American Fiction stars the amazing Jeffrey Wright as a distraught novelist who has become jaded and disenchanted by popular fiction exploiting Black stereotypes as he manages crises in his family and personal life. The direction and screenplay by Cord Jefferson, based upon the novel Erasure by Percival Everett, is a profound and, at times, tragic testimonial finger-wag by a mostly misanthropic protagonist while remaining incessantly LOL humorous. During the screening, the audience’s laughter was so loud and sustained that it all-too-frequently masked the ensuing dialogue. The film also stars Sterling K. Brown, Tracee Ellis Ross, and Leslie Uggams, who may well see a Best Supporting Actress nomination.
It’s a cinematic masterpiece without equal. A perfect film. Look for Oscar nods for acting, best adaptive screenplay, direction, and Best Picture.

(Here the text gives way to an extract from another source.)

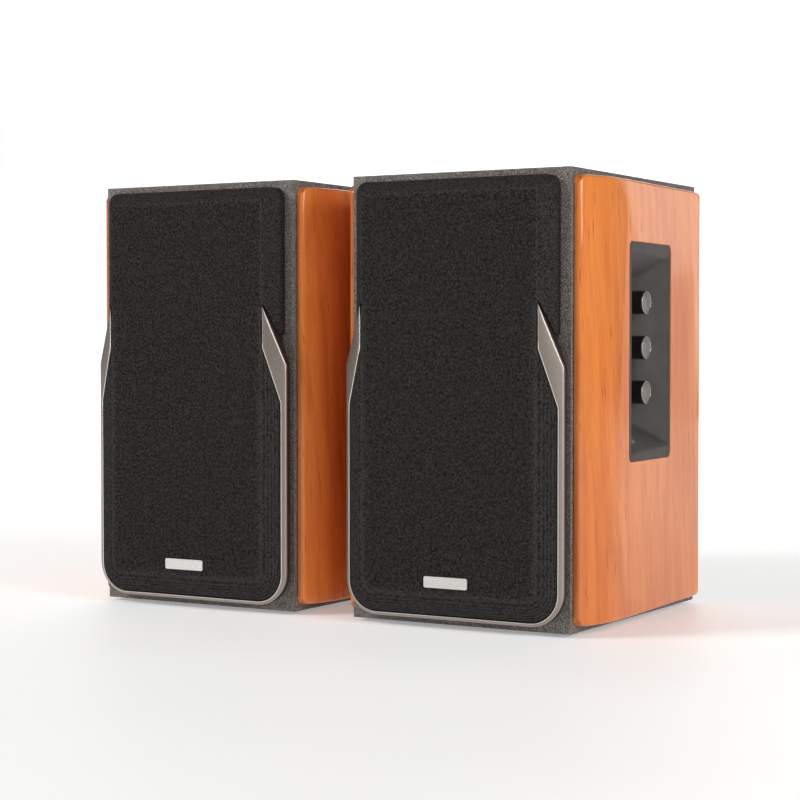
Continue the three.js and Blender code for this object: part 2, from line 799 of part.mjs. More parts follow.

Maestro, directed by and starring Bradley Cooper, who co-wrote the screenplay with Josh Singer, is a tour de force. This film is a monumental achievement that will dominate the awards circuit right and left. Having actually met Leonard Bernstein and experienced the privilege of seeing him conduct, I can attest to the persuasive authenticity of Cooper’s embodiment of the Maestro.
Cooper conducted the London Symphony Orchestra at Ely Cathedral in a single take during the final six and half minutes of Mahler’s Second Symphony. A daunting undertaking for the most accomplished conductor, least of all channeling Bernstein’s legendary direction. The audience screening the film in Middleburg broke into effusive applause with the drop of Cooper’s baton, forgetting that they were watching a movie.

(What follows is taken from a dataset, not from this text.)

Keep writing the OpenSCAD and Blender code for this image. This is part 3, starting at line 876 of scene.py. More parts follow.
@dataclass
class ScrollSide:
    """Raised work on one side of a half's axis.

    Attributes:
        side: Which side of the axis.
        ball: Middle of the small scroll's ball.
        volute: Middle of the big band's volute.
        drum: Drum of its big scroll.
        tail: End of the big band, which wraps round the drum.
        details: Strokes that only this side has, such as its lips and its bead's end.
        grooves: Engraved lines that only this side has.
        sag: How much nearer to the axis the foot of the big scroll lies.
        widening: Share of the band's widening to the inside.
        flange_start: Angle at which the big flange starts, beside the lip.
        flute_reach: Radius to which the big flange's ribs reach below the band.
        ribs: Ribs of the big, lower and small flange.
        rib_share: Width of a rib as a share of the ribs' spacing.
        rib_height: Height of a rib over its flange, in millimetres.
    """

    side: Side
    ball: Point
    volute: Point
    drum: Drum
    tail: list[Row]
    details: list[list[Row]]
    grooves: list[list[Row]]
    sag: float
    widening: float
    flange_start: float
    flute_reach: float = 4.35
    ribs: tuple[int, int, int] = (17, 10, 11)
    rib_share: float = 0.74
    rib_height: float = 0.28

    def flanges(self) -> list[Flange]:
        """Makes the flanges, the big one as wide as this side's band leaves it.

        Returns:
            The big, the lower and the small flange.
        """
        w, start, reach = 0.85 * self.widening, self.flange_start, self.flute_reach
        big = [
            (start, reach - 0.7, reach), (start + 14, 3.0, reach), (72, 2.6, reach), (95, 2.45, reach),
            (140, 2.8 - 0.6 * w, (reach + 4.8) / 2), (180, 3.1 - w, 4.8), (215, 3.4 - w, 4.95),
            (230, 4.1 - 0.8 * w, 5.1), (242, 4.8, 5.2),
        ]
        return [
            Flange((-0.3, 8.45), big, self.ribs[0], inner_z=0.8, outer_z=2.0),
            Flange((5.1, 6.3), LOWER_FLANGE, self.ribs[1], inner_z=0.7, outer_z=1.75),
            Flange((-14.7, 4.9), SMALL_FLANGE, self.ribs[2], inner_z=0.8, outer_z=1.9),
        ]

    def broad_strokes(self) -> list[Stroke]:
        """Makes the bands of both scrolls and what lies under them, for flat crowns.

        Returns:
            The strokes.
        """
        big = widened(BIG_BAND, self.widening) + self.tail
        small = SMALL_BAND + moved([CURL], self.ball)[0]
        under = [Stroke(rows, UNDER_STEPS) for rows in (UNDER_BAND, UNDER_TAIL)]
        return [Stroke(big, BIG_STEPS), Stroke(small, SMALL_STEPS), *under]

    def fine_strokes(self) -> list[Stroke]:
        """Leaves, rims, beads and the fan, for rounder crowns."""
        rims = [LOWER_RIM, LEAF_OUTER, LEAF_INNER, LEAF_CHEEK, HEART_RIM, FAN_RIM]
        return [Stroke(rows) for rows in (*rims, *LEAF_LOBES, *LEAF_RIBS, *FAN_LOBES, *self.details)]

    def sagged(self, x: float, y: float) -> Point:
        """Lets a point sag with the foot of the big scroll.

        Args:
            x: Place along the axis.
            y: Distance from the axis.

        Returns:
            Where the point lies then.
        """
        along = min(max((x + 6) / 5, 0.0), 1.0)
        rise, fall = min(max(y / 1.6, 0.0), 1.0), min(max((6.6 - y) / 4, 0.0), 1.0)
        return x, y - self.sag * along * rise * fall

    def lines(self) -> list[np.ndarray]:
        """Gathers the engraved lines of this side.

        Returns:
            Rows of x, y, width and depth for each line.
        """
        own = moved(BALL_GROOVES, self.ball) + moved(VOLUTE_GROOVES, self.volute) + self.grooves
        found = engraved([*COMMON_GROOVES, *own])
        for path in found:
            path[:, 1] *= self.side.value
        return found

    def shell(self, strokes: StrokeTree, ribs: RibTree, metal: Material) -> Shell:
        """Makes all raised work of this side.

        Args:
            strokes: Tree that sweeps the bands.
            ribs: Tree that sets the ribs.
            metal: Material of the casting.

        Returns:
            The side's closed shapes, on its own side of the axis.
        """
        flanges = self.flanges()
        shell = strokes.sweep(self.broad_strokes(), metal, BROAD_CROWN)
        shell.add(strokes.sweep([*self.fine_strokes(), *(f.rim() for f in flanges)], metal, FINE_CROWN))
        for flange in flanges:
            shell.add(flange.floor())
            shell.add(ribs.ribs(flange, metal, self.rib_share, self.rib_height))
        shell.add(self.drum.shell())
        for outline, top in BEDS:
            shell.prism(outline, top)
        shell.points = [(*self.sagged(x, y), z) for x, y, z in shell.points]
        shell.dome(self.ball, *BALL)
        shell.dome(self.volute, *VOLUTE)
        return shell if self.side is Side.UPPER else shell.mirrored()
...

If Cooper doesn’t walk away with at least three Oscars, it will be only because American Fiction won the hearts and souls of more than a few Academy voters. Two-time Oscar winner (Darkest Hour and Bombshell) special makeup effects artist Kazu Hiro was at the MFF screening. With 30 screen credits to his name, he’s best of the best and a likely shoo-in for another Academy Award in 2024. As for the schnozzola brouhaha overshadowing – or rather upstaging – the performance, Cooper has a pretty prominent nose himself. Besides, the children of the Maestro said—Fuggedabowdit!